There are two ways you can do paperless reimbursement in this scenario. During the enrollment process, you can select Shared Account Processing. This would allow the paperless reimbursement to initially come from the FEHB holder’s account. Once that is depleted, it would come from the spouse’s account.
Alternatively, you can enroll regularly and submit claims manually to the non-FEHB accountholder.
By law, annuitants (other than reemployed annuitants) cannot participate in any flexible spending account (FSA) programs, including FSAFEDS. FSAs are a way of setting aside pre-tax salary for reimbursement of eligible expenses. Annuitants receive annuities, which are not salary.
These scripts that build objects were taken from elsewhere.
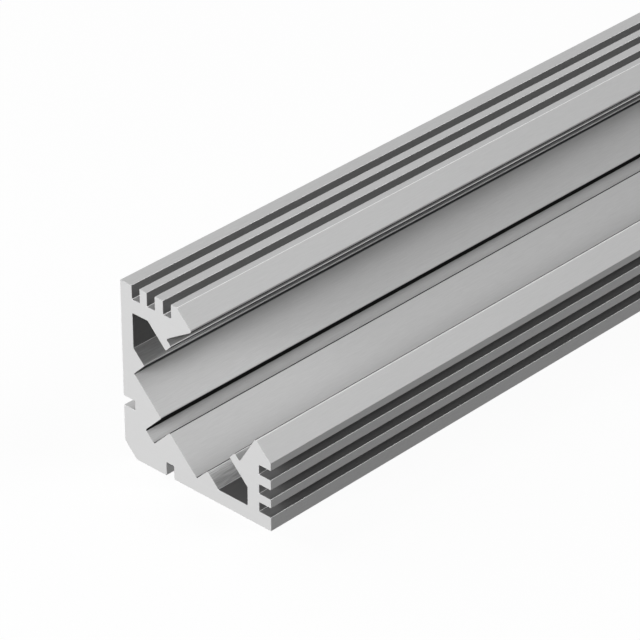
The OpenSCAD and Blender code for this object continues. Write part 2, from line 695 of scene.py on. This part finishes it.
@dataclass(frozen=True)
class Softbox:
    """A square studio lamp that faces the front part of the bar.

    The azimuth turns from the front end to the right, and both angles are in degrees. The level is the
    brightness that a white matt card at the target would show.
    """

    name: str
    azimuth: float
    elevation: float
    distance: float
    size: float
    level: float

    def place(self, target: Vector) -> bpy.types.Object:
        """Hangs the lamp and turns it to the target.

        The lamp's power is its level times pi squared times its distance squared.

        Args:
            target: The point that the lamp faces.

        Returns:
            The lamp's object.
        """
        turn, rise = math.radians(self.azimuth), math.radians(self.elevation)
        back = Vector((math.sin(turn) * math.cos(rise), -math.cos(turn) * math.cos(rise), math.sin(rise)))
        lamp = bpy.data.lights.new(self.name, "AREA")
        lamp.shape = "SQUARE"
        lamp.size = self.size
        lamp.energy = self.level * math.pi**2 * self.distance**2
        obj = bpy.data.objects.new(self.name, lamp)
        obj.location = target + back * self.distance
        obj.rotation_mode = "QUATERNION"
        obj.rotation_quaternion = back.to_track_quat("Z", "Y")
        bpy.context.scene.collection.objects.link(obj)
        return obj


@dataclass
class Studio:
    """The pale floor, the softboxes and the even light from all round.

    The softboxes face the middle of the section, a little behind the bar's front end.
    """

    front: float
    aim_behind_end: float = 80 * MM
    aim_height: float = 15 * MM
    floor_half: float = 30.0
    floor_shade: float = 0.10
    floor_white: float = 0.93
    fill: float = 0.06
    lamps: tuple[Softbox, ...] = (
        Softbox("front_light", 0.0, 20.0, 1.2, 0.5, 0.83),
        Softbox("back_light", 134.0, 39.0, 8.0, 3.7, 0.355),
        Softbox("left_light", 270.0, 40.0, 3.0, 1.6, 0.44),
    )

    def build(self) -> None:
        """Makes the floor, the lamps and the world."""
        self.floor()
        target = Vector((0.0, self.front + self.aim_behind_end, self.aim_height))
        for softbox in self.lamps:
            softbox.place(target)
        self.air()

    def floor(self) -> None:
        """Lays the floor, a large flat square under the bar."""
        half = self.floor_half
        corners = [(-half, -half, 0.0), (half, -half, 0.0), (half, half, 0.0), (-half, half, 0.0)]
        mesh = bpy.data.meshes.new("studio_floor")
        mesh.from_pydata(corners, [], [(0, 1, 2, 3)])
        mesh.materials.append(self.floor_material())
        floor = bpy.data.objects.new("studio_floor", mesh)
        bpy.context.scene.collection.objects.link(floor)

    def floor_material(self) -> bpy.types.Material:
        """A matt pale floor that looks white and still takes a soft shadow.

        Returns:
            The floor's material.
        """
        mat = bpy.data.materials.new("studio_floor")
        mat.use_nodes = True
        nodes = mat.node_tree.nodes
        nodes.remove(nodes["Principled BSDF"])
        tree = ShaderTree(mat.node_tree)
        seen = tree.seen_ray()
        matt = nodes.new("ShaderNodeBsdfDiffuse")
        tree.feed(matt.inputs["Color"], tree.ranged(seen, self.floor_shade, 1.0))
        white = nodes.new("ShaderNodeEmission")
        tree.feed(white.inputs["Color"], WHITE)
        blend = nodes.new("ShaderNodeMixShader")
        tree.feed(blend.inputs["Fac"], tree.math("MULTIPLY", seen, self.floor_white))
        tree.feed(blend.inputs[1], matt.outputs["BSDF"])
        tree.feed(blend.inputs[2], white.outputs["Emission"])
        tree.feed(nodes["Material Output"].inputs["Surface"], blend.outputs["Shader"])
        return mat

    def air(self) -> None:
        """Sets the world: white where it is seen, and a weak even light elsewhere."""
        world = bpy.data.worlds.new("studio_air")
        world.use_nodes = True
        bpy.context.scene.world = world
        tree = ShaderTree(world.node_tree)
        background = world.node_tree.nodes["Background"]
        tree.feed(background.inputs["Color"], WHITE)
        tree.feed(background.inputs["Strength"], tree.ranged(tree.seen_ray(), self.fill, 1.0))


@dataclass(frozen=True)
class PhotoCamera:
    """The camera of the photograph, which stands off the near end of the bar, to its right and above it.

    Angles are in degrees, lens and sensor in millimetres.
    """

    place: tuple[float, float, float] = (0.314519, -0.809184, 0.294879)
    azimuth: float = 43.156
    elevation: float = 31.071
    lens: float = 203.64
    sensor: float = 36.0

    def build(self) -> bpy.types.Object:
        """Makes the camera and hands it to the scene.

        Returns:
            The camera's object.
        """
        data = bpy.data.cameras.new("photo_camera")
        data.lens = self.lens
        data.sensor_width = self.sensor
        cam = bpy.data.objects.new("photo_camera", data)
        cam.location = self.place
        cam.rotation_euler = (math.radians(90.0 - self.elevation), 0.0, math.radians(self.azimuth))
        bpy.context.scene.collection.objects.link(cam)
        bpy.context.scene.camera = cam
        return cam


def main() -> None:
    logging.basicConfig(level=logging.INFO, format="%(name)s: %(message)s")
    bpy.context.scene.view_settings.view_transform = "Standard"
    PhotoCamera().build()
    low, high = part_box(CAD_NODE)
    section = Section(leg=high.z - low.z)
    bar = ProfileBar(section, front=low.y, back=high.y, origin_x=low.x).build()
    log.info("%s: %d faces", bar.name, len(bar.data.polygons))
    studio = Studio(front=low.y)
    studio.build()
    log.info("studio: %d lamps", len(studio.lamps))


if __name__ == "__main__":
    main()
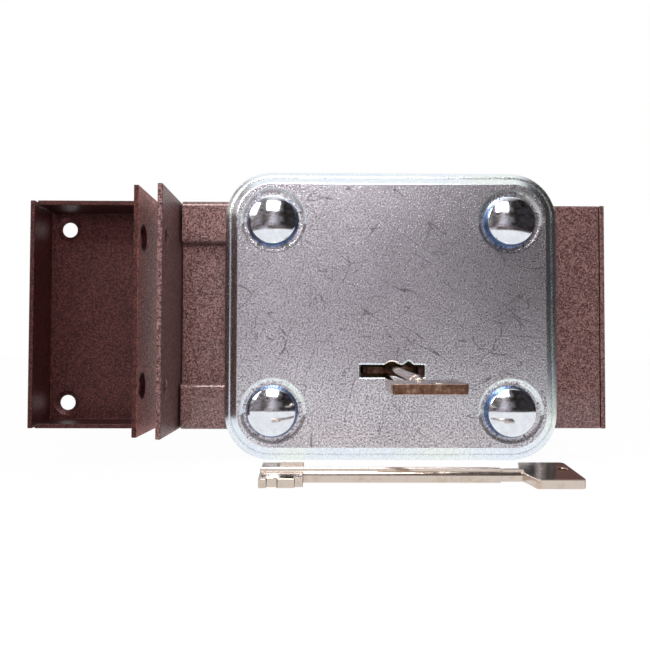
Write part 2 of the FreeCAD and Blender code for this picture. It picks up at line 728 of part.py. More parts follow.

The balances in your Health Care FSA (HCFSA), LEX HCFSA and Dependent Care FSA (DCFSA) are treated differently if you separate or retire before the end of the calendar year.
Your HCFSA or LEX HCFSA will terminate as of the date of your separation or retirement. There are no extensions. Any eligible health care expenses incurred prior to the date of separation will still be reimbursed but those incurred after the separation date are not reimbursable, even if you accelerated your allotments.
Your DCFSA remaining balance can continue to be used to pay for eligible dependent care expenses until your account balance is depleted or the end of the calendar year, whichever comes first.
Please note, in order to take advantage of the grace period for your DCFSA, you must be actively employed and making allotments through December 31 of the Benefit Period.